Dictionary of National Biography, 1885-1900/Gunthorpe, John
GUNTHORPE or GUNDORP, JOHN (d. 1498), dean of Wells and keeper of the privy seal, is said to have been educated at Balliol College, and afterwards to have accompanied John Free to Italy, where he studied at Ferrara under Guarino of Verona (d. 1460), and became one of his most learned pupils. On returning to England Gunthorpe was made one of the king's chaplains, and is first mentioned in this capacity on 6 Aug. 1466, when he was appointed to deliver the king's patent of the treaty with Henry of Castile, and to receive the Spanish king's patent in return (Fœdera, xi. 572). On 30 Sept. 1468 he was appointed warden of the king's hall at Cambridge, being described as 'secretarius reginae;' this post he apparently held till 1477. On 9 Dec. 1468 he received a grant of the goods of felons and suicides, and was made chief almoner (ib. xi. 637). On 7 March 1470 he was commissioned with others to treat with Henry of Castile (ib. xi. 652). On 18 Dec. 1472 he was elected dean of Wells, and his appointment was confirmed 19 Jan. 1473. On 6 July 1483 he was appointed keeper of the privy seal, with a salary of 20s. a day (ib. xii. 194). On 20 Feb. 1484 he was one of the ambassadors appointed to treat with the Duke of Brittany for a prolongation of the truce (ib. xii. 260). On the accession of Henry VII Gunthorpe received the royal pardon, and on 15 Dec. 1486 was one of the ambassadors to treat with Maximilian, and on 10 March 1488 one of those to treat with Ferdinand and Isabella (ib. xii. 319, 336). He died at Wells on 25 June 1498, and was buried in the cathedral.
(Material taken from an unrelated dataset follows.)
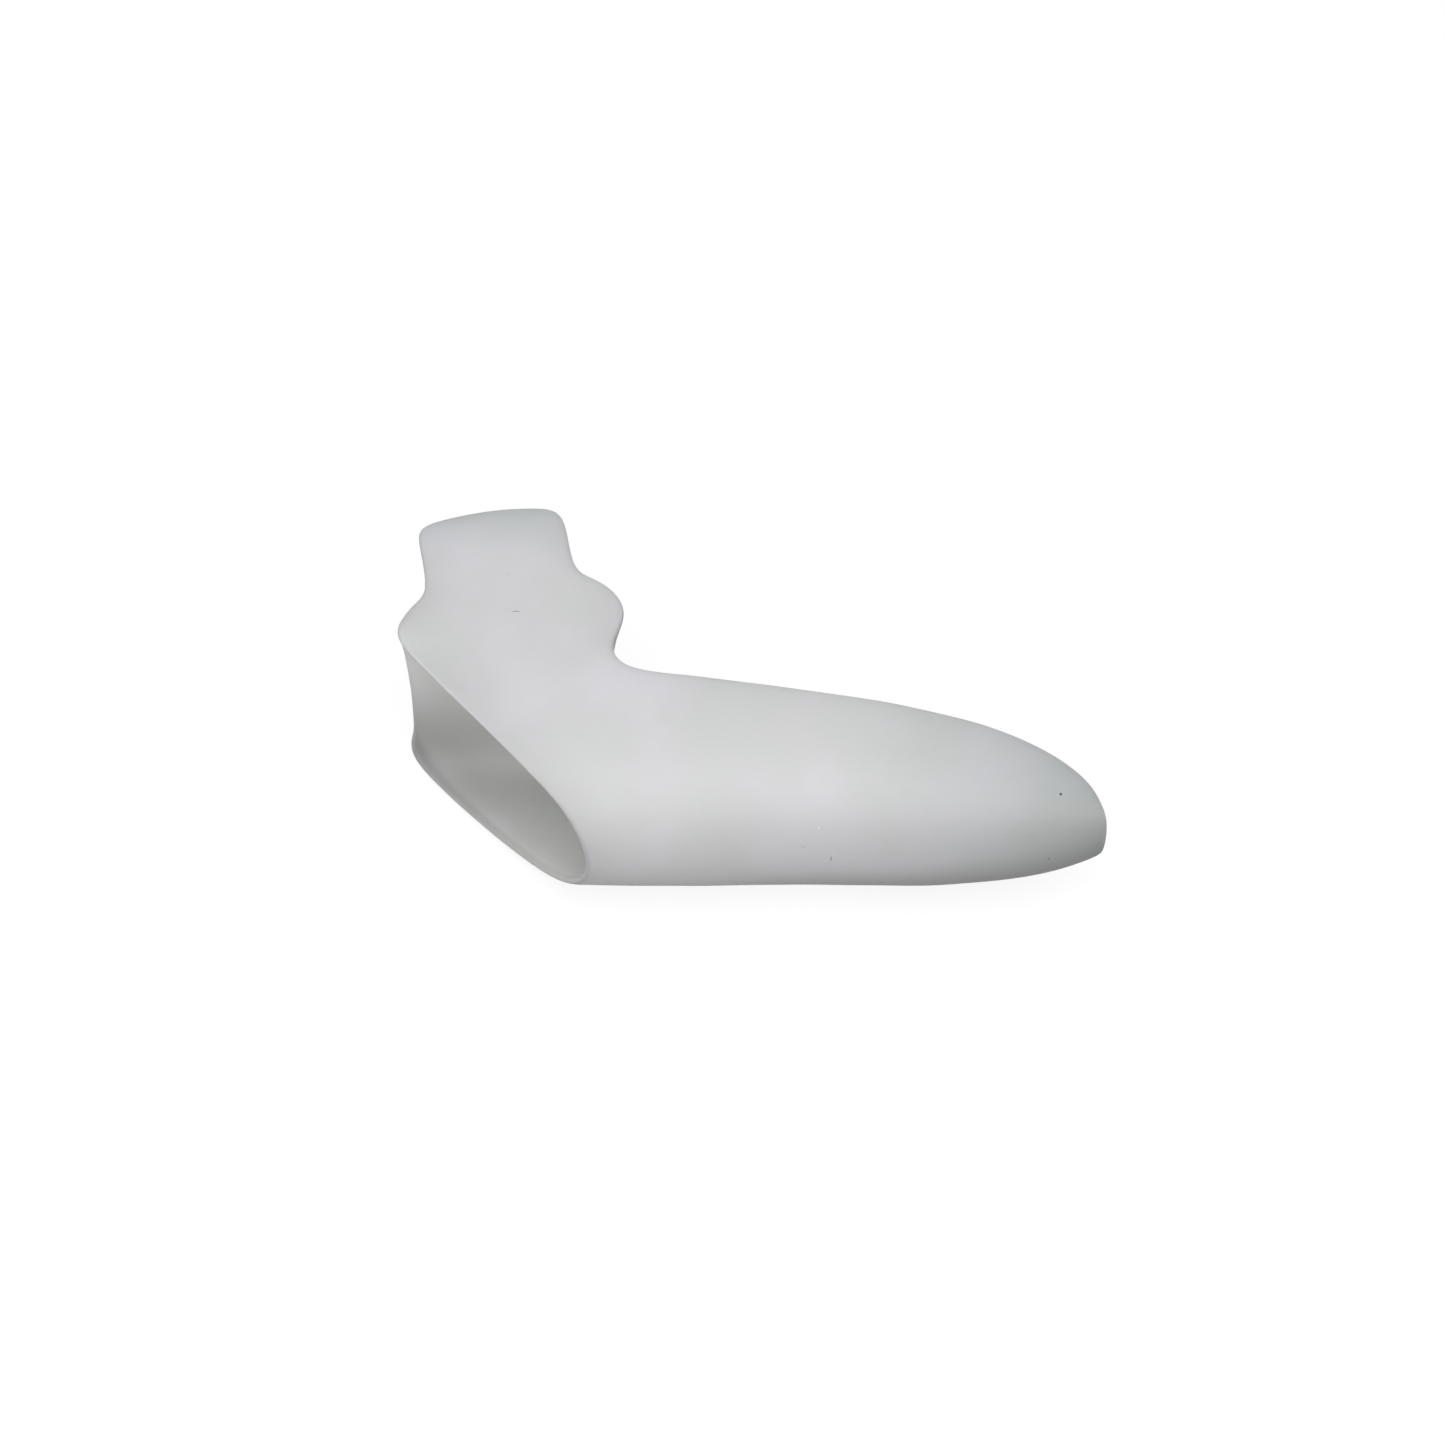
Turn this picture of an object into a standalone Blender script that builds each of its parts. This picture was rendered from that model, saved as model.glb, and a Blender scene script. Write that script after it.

Besides his deanery, Gunthorpe held numerous other ecclesiastical appointments; he was prebendary of Hoxton, London, 30 Dec. 1468, rector of St. Mary, Whitechapel, 8 Aug. 1471 (both of these were resigned next year), and prebendary of Banbury, Lincoln, 15 Aug. 1471, which he held till his death. On 22 Feb. 1472 he received the prebend of Wenlakesbarn, London, which he resigned on 3 Oct. following, when he was made archdeacon of Essex, and on 15 May 1478 exchanged his archdeaconry for the prebend of Laughton in York Cathedral (resigned in 1485); he also in 1472 received the prebend of Alton South, and in 1492 the prebend of Bitton, both at Salisbury. On 25 March 1473 he resigned the rectory of Cley-next-the-Sea, Norfolk, and was admitted to the church of Dychesgate; on 20 May 1497 he received the vicarage of Compton Bishop, Somersetshire (Tanner). Gunthorpe is described as A.M. in his appointment to the archdeaconry of Essex, and as S.T.B. in that to his deanery.
The following works are ascribed to Gunthorpe: 1. 'Orationes Elegantes.' In MS. Bodley 587 there are five 'Orationes legatinæ' of his; the first two belong to his mission to Castile, the others relate to Charles, duke of Burgundy; the fourth was delivered at Dam, near Bruges, 8 July 1469, on the occasion of the duke's marriage to Margaret, sister of Edward IV. 2. 'Rhetorica,' imperfect. 3. 'Dialectics,' according to Tanner a part of No. 2. Both of these are in MS. Bodl. 587, which also contains 4. 'Annotationes quædam criticæ in verba quædam apud poetas citata,' assigned to Gunthorpe in the catalogue. This manuscript also contains some letters of John Free. Leland mentions 5. 'Carmina,' which Bale states were once extant at Wells, and 6. 'Epistolæ.' Leland says that Gunthorpe collected numerous books in Italy, some of which were in libraries at Oxford (Collectanea, iii. 16); and that he gave a number of manuscripts to Jesus College, Cambridge, where, according to Bale, Gunthorpe at one time resided. He was the builder of the deanery of Wells, 'which still retains much of its dignity of design' (Freeman, Hist. Cathedral of Wells, p. 142). He would also seem to have made a bequest of some kind to the church of Wells, to which in 1488 he presented an image of the Virgin made of silver and gilded.[Rymer's Fœdera, original edition; Bale, viii. 42; Tanner's Bibl. Brit. p. 366; Le Neve's Fasti, i. 152, ii. 105, 335, 398, 405, iii. 201, 698; Newcourt's Repertorium, i. 71; Hist. MSS. Comm. Report on the Manuscripts of Wells Cathedral, pp 142, 148, 150, 209, 280, 309-10.]